The National Association of States Boards of Accountancy, which license accountants at the state level, said they’d like to see the standard land closer to the IESBA requirements, which compel accountants to a higher level of discloser. “The AICPA’s efforts on NOCLAR should be integrated with efforts of other regulators to provide better public protection,” says Ken Bishop, president and CEO of NASBA. He notes the Uniform Accountancy Act governing all accountants doesn’t prohibit CPAs from “compliance with applicable laws, government regulations, or PCAOB requirements.”
So what happens when there are no specific requirements?
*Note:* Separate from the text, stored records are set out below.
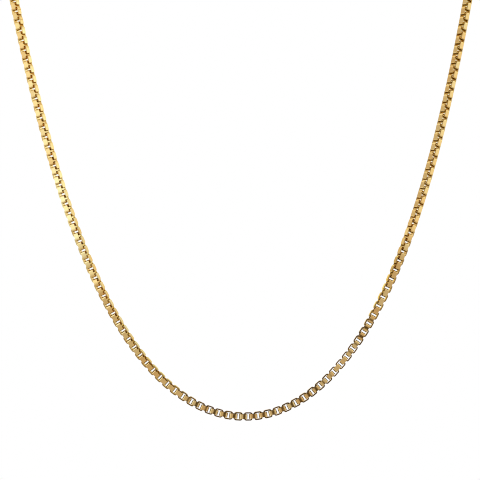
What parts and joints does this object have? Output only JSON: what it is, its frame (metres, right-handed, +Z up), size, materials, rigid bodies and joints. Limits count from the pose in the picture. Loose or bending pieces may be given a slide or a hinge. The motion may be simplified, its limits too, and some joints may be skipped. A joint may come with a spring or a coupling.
{
  "type": "box chain necklace",
  "caption": "Polished gold box chain necklace of interlocking square strip links, hanging in its worn loop and closed at the nape by a plain barrel clasp.",
  "frame": {"origin": "the neck's side of the clasp, at the middle of the nape, where the necklace sits and hangs from", "axes": "+X to the right seen from the front, +Y from the throat to the nape, +Z up"},
  "size_m": [0.1184, 0.0544, 0.1392],
  "materials": {
    "chain_gold": "polished",
    "clasp_gold": "polished"
  },
  "bodies": {
    "root": {"chain_front": "chain_gold", "chain_back": "chain_gold", "clasp": "clasp_gold"}
  },
  "joints": []
}
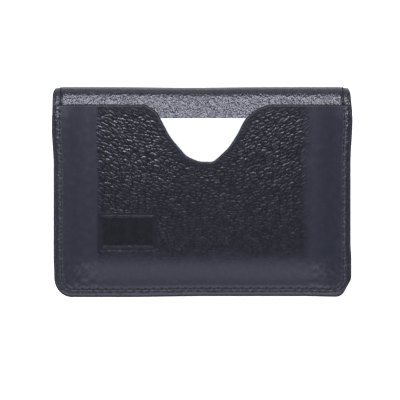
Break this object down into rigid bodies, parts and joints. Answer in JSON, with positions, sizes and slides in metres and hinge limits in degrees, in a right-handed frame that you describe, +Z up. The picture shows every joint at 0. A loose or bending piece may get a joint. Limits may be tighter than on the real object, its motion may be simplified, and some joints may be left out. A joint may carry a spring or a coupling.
{
  "type": "card holder",
  "caption": "Leather bifold card holder with its fold along the top, an outer slip pocket with a thumb notch, inner card slots and a plain white card.",
  "frame": {"origin": "centre of the base of the closed holder, lying on its back cover", "axes": "+X along the fold, +Y from the free edge to the fold, +Z up through the front cover and the outer pocket"},
  "size_m": [0.098, 0.068, 0.0105],
  "materials": {
    "outer_leather": "semi-gloss pebbled grain",
    "pocket_leather": "semi-gloss pebbled grain, burnished border",
    "lining_leather": "matt smooth",
    "slot_leather": "satin fine grain",
    "fibre_board": "matt bonded leather board",
    "thread": "matt polyester",
    "card": "satin"
  },
  "bodies": {
    "back_half": {"back_cover": "outer_leather", "back_board": "fibre_board", "back_lining": "lining_leather", "back_tall_slot": "slot_leather", "back_short_slot": "slot_leather", "back_stitching": "thread"},
    "spine_back": {"spine_back_cover": "outer_leather", "spine_back_lining": "lining_leather", "spine_back_stitching": "thread"},
    "spine_front": {"spine_front_cover": "outer_leather", "spine_front_lining": "lining_leather", "spine_front_stitching": "thread"},
    "front_half": {"front_cover": "outer_leather", "front_board": "fibre_board", "front_lining": "lining_leather", "front_tall_slot": "slot_leather", "front_short_slot": "slot_leather", "front_pocket": "pocket_leather", "front_stitching": "thread"},
    "card": {"front_card": "card"}
  },
  "joints": [
    {"name": "back_crease", "type": "hinge", "parent": "back_half", "child": "spine_back", "pos_m": [0, 0.0304, 0], "axis": [-1, 0, 0], "range_deg": [0, 42]},
    {"name": "middle_crease", "type": "hinge", "parent": "spine_back", "child": "spine_front", "pos_m": [0, 0.03398, 0.00322], "axis": [-1, 0, 0], "range_deg": [0, 84]},
    {"name": "front_crease", "type": "hinge", "parent": "spine_front", "child": "front_half", "pos_m": [0, 0.03115, 0.00712], "axis": [-1, 0, 0], "range_deg": [0, 54]},
    {"name": "card_slide", "type": "slide", "parent": "front_half", "child": "card", "axis": [0, 1, 0], "range_m": [0, 0.06]}
  ],
  "couplings": [
    {"joint": "middle_crease", "follows": "back_crease", "ratio": 2},
    {"joint": "front_crease", "follows": "back_crease", "ratio": 1.2857}
  ]
}
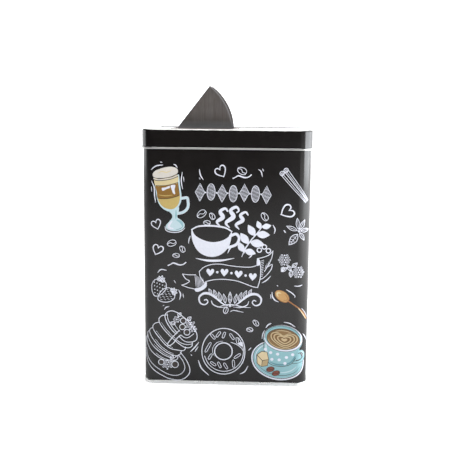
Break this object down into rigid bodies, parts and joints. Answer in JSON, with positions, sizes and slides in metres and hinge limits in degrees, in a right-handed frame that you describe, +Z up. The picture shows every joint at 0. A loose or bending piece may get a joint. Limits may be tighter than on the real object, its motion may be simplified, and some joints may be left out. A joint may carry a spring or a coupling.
{
  "type": "coffee tin",
  "caption": "Upright rectangular tinplate coffee tin with a slip-on lid and a flip-up pouring spout hinged in the lid.",
  "frame": {"origin": "centre of the rectangle that the base seam stands on", "axes": "+Z up, +X to the right seen from the front, -Y out of the front face"},
  "size_m": [0.1256, 0.0834, 0.221],
  "materials": {
    "lacquered_tin": "satin black printed lacquer on tinplate",
    "lid_lacquer": "glossy black lacquer on tinplate",
    "bare_tin": "bare bright tinplate",
    "spout_steel": "dull rolled steel with faint staining",
    "pin_wire": "drawn wire, peened at the ends",
    "printed_ink": "opaque printing ink under clear lacquer"
  },
  "bodies": {
    "body": {"body_shell": "lacquered_tin", "base_panel": "bare_tin"},
    "lid": {"lid": "lid_lacquer", "spout_frame": "spout_steel", "hinge_pin": "pin_wire"},
    "chute": {"spout_chute": "spout_steel"}
  },
  "joints": [
    {"name": "lid_lift", "type": "slide", "parent": "body", "child": "lid", "axis": [0, 0, 1], "range_m": [0, 0.06]},
    {"name": "spout_hinge", "type": "hinge", "parent": "lid", "child": "chute", "pos_m": [-0.03845, 0, 0.18775], "axis": [0, 1, 0], "range_deg": [0, 52]}
  ]
}
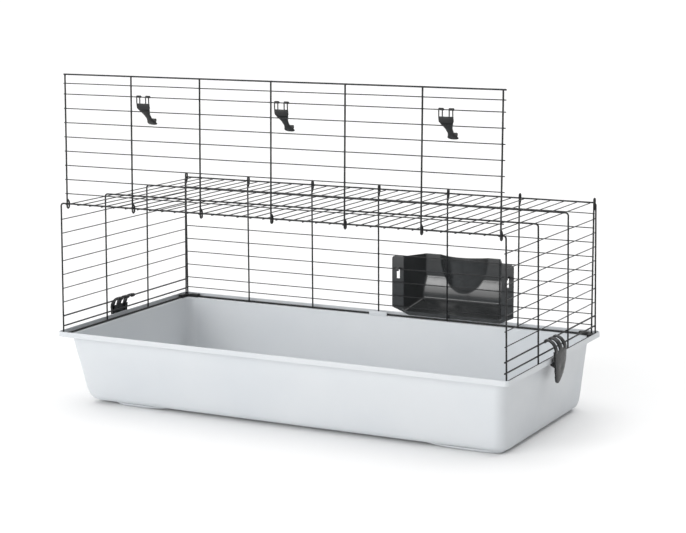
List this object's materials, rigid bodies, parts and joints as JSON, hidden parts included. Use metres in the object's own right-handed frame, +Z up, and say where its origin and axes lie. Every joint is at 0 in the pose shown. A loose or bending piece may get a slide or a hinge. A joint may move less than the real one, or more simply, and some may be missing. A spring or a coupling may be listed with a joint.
{
  "type": "wire rabbit cage",
  "caption": "Low rectangular indoor rabbit cage: deep moulded tray, bent wire top with a hinged front panel raised, clips and a hay rack on the back.",
  "frame": {"origin": "on the floor, under the middle of the overall footprint (tray and hay rack)", "axes": "+X along the cage to the right as seen from the door side, +Y from the door side to the back, +Z up"},
  "size_m": [1.2052, 0.6412, 0.8046],
  "materials": {
    "tray_plastic": "light cool grey injection-moulded plastic, satin",
    "cage_wire": "dark grey to black coated steel wire, satin",
    "clip_plastic": "black moulded plastic, semi-gloss",
    "rack_plastic": "very dark grey moulded plastic, glossy"
  },
  "bodies": {
    "cage": {"tray": "tray_plastic", "roof_grille": "cage_wire", "end_grille_left": "cage_wire", "end_grille_right": "cage_wire", "back_grille": "cage_wire", "corner_connector_left": "clip_plastic", "corner_connector_right": "clip_plastic"},
    "door": {"door_grille": "cage_wire"},
    "door_clip_1": {"door_clip_1": "clip_plastic"},
    "door_clip_2": {"door_clip_2": "clip_plastic"},
    "door_clip_3": {"door_clip_3": "clip_plastic"},
    "end_clip_left": {"end_clip_left": "clip_plastic"},
    "end_clip_right": {"end_clip_right": "clip_plastic"},
    "hay_rack": {"hay_rack": "rack_plastic"}
  },
  "joints": [
    {"name": "door_hinge", "type": "hinge", "parent": "cage", "child": "door", "pos_m": [0, -0.3076, 0.495], "axis": [1, 0, 0], "range_deg": [0, 181.2]},
    {"name": "door_clip_1_hinge", "type": "hinge", "parent": "door", "child": "door_clip_1", "pos_m": [-0.335, -0.30383, 0.75629], "axis": [1, 0, 0], "range_deg": [0, 137.5]},
    {"name": "door_clip_2_hinge", "type": "hinge", "parent": "door", "child": "door_clip_2", "pos_m": [0.031, -0.30383, 0.75629], "axis": [1, 0, 0], "range_deg": [0, 137.5]},
    {"name": "door_clip_3_hinge", "type": "hinge", "parent": "door", "child": "door_clip_3", "pos_m": [0.432, -0.30383, 0.75629], "axis": [1, 0, 0], "range_deg": [0, 137.5]},
    {"name": "end_clip_left_hinge", "type": "hinge", "parent": "cage", "child": "end_clip_left", "pos_m": [-0.5749, -0.0396, 0.2207], "axis": [0, 1, 0], "range_deg": [0, 110]},
    {"name": "end_clip_right_hinge", "type": "hinge", "parent": "cage", "child": "end_clip_right", "pos_m": [0.5749, -0.0396, 0.2207], "axis": [0, -1, 0], "range_deg": [0, 110]},
    {"name": "hay_rack_lift", "type": "slide", "parent": "cage", "child": "hay_rack", "axis": [0, 0, 1], "range_m": [0, 0.018]}
  ]
}
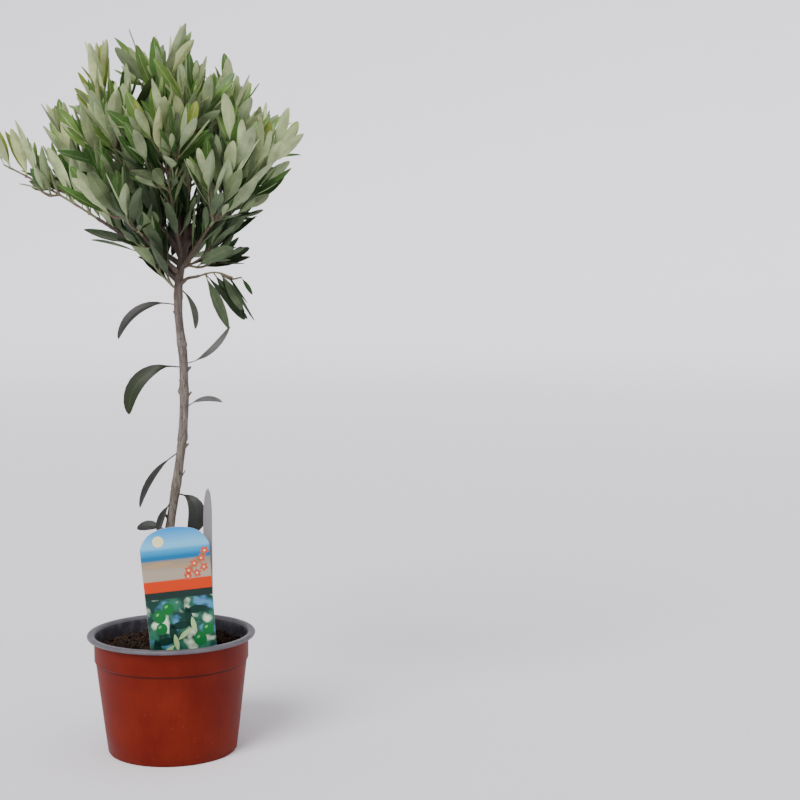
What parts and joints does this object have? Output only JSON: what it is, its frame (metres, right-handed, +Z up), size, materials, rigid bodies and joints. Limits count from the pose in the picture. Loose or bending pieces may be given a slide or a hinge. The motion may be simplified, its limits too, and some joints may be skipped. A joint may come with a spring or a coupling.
{
  "type": "potted olive tree",
  "caption": "Young olive tree on a slim clear stem with a spreading crown of narrow leaves, in a round nursery pot with soil, a plant label and a marker stick.",
  "frame": {"origin": "middle of the flat underside of the pot", "axes": "+Z up, +X to the right of the pot seen from its labelled front, -Y towards the front"},
  "size_m": [0.2309, 0.1834, 0.5597],
  "materials": {
    "pot": "moulded terracotta-coloured plastic, grey inside and on the rim",
    "soil": "dark brown peat with fibres",
    "label": null,
    "stick": "plain grey white plastic strip",
    "bark": "grey brown young bark with knots",
    "leaf": "leathery leaf, dark green above and grey green below",
    "foliage": "twigs with leathery narrow leaves, green above and pale grey green below"
  },
  "bodies": {
    "root": {"pot": "pot", "soil": "soil", "plant_label": "label", "marker_stick": "stick", "trunk": "bark", "bough_low_left": "bark", "bough_low_front": "bark", "bough_low_right": "bark", "bough_low_back": "bark", "bough_left": "bark", "bough_front_left": "bark", "bough_front_right": "bark", "bough_back_right": "bark", "bough_top_left": "bark", "bough_back": "bark", "bough_front": "bark", "bough_right": "bark", "bough_top_right": "bark", "bough_top_front": "bark", "bough_leader": "bark", "trunk_leaf_upper_left": "leaf", "trunk_leaf_upper_right": "leaf", "trunk_leaf_middle_left": "leaf", "trunk_leaf_middle_right": "leaf", "trunk_leaf_upper_back": "leaf", "trunk_leaf_low_left": "leaf", "trunk_leaf_foot_right": "leaf", "trunk_leaf_foot_left": "leaf", "trunk_leaf_foot_small": "leaf", "mass_low_left": "foliage", "mass_low_front": "foliage", "mass_low_right": "foliage", "mass_low_back": "foliage", "mass_left": "foliage", "mass_front_left": "foliage", "mass_front_right": "foliage", "mass_back_right": "foliage", "mass_top_left": "foliage", "mass_back": "foliage", "mass_front": "foliage", "mass_right": "foliage", "mass_top_right": "foliage", "mass_top_front": "foliage", "mass_leader": "foliage", "mass_inner_left": "foliage", "mass_inner_right": "foliage", "mass_inner_back": "foliage"}
  },
  "joints": []
}
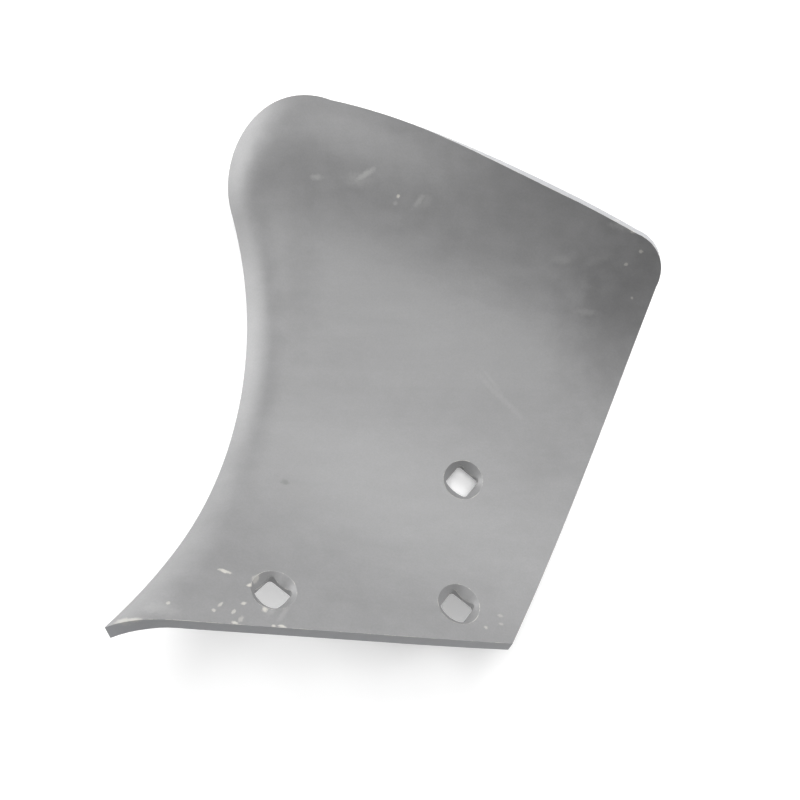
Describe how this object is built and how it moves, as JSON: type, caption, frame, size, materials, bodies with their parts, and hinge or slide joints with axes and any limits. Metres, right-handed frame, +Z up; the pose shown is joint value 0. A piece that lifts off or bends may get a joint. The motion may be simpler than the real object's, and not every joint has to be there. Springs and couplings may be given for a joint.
{
  "type": "skimmer mouldboard",
  "caption": "Curled steel mouldboard plate for a plough skimmer, which lifts and turns the trash layer ahead of the plough body; bolts on through countersunk square holes.",
  "frame": {"origin": "centre of the bounding box's base, on the floor under the plate as it rests on its curved back", "axes": "+X along the bend lines towards the straight shin edge, +Y from the share edge towards the top edge, +Z up out of the working face"},
  "size_m": [0.2588, 0.3046, 0.096],
  "materials": {
    "grey_paint": "satin, worn and chipped at the edges"
  },
  "bodies": {
    "root": {"mouldboard": "grey_paint"}
  },
  "joints": []
}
Some accountants fear the proposal would essentially deputize accountants, making them more responsible for sniffing out and chasing down potential acts of noncompliance.
“I don’t think anyone is really taking issue with the idea of communication to the client that you found something, but there’s a little concern around is it something we have qualifications as accountants to determine what’s noncompliant,” says Shelly Van Dyne, a partner at RSM.
Wendy Garrett, managing director in the area of independence at Grant Thornton, echoes Van Dyne’s concern. “We’re sensitive to the exposure that could be put in place by placing more requirements on members in the profession,” she says. Whatever might be required of accountants, “it should fall within the scope of our normal work.”
Andrew Fuchs, a litigation associate at law firm Skadden, Arps, Slate, Meagher & Flom, says it goes so far as to potentially put accountants in the position of practicing law.
“Whether an act constitutes compliance with a law or regulation is a legal determination beyond the accountant's typical professional expertise, yet this may require an accountant to actually make such a determination,” he says. “This could broaden the obligations of accountants and potentially put them in the position of having to engage in the unauthorized practice of law. This could also heighten their exposure to lawsuits for failing to detect fraud and failing to advise the client to take appropriate remedial action.”
AICPA’s PEEC is expected to revisit the issue further before making any final determinations.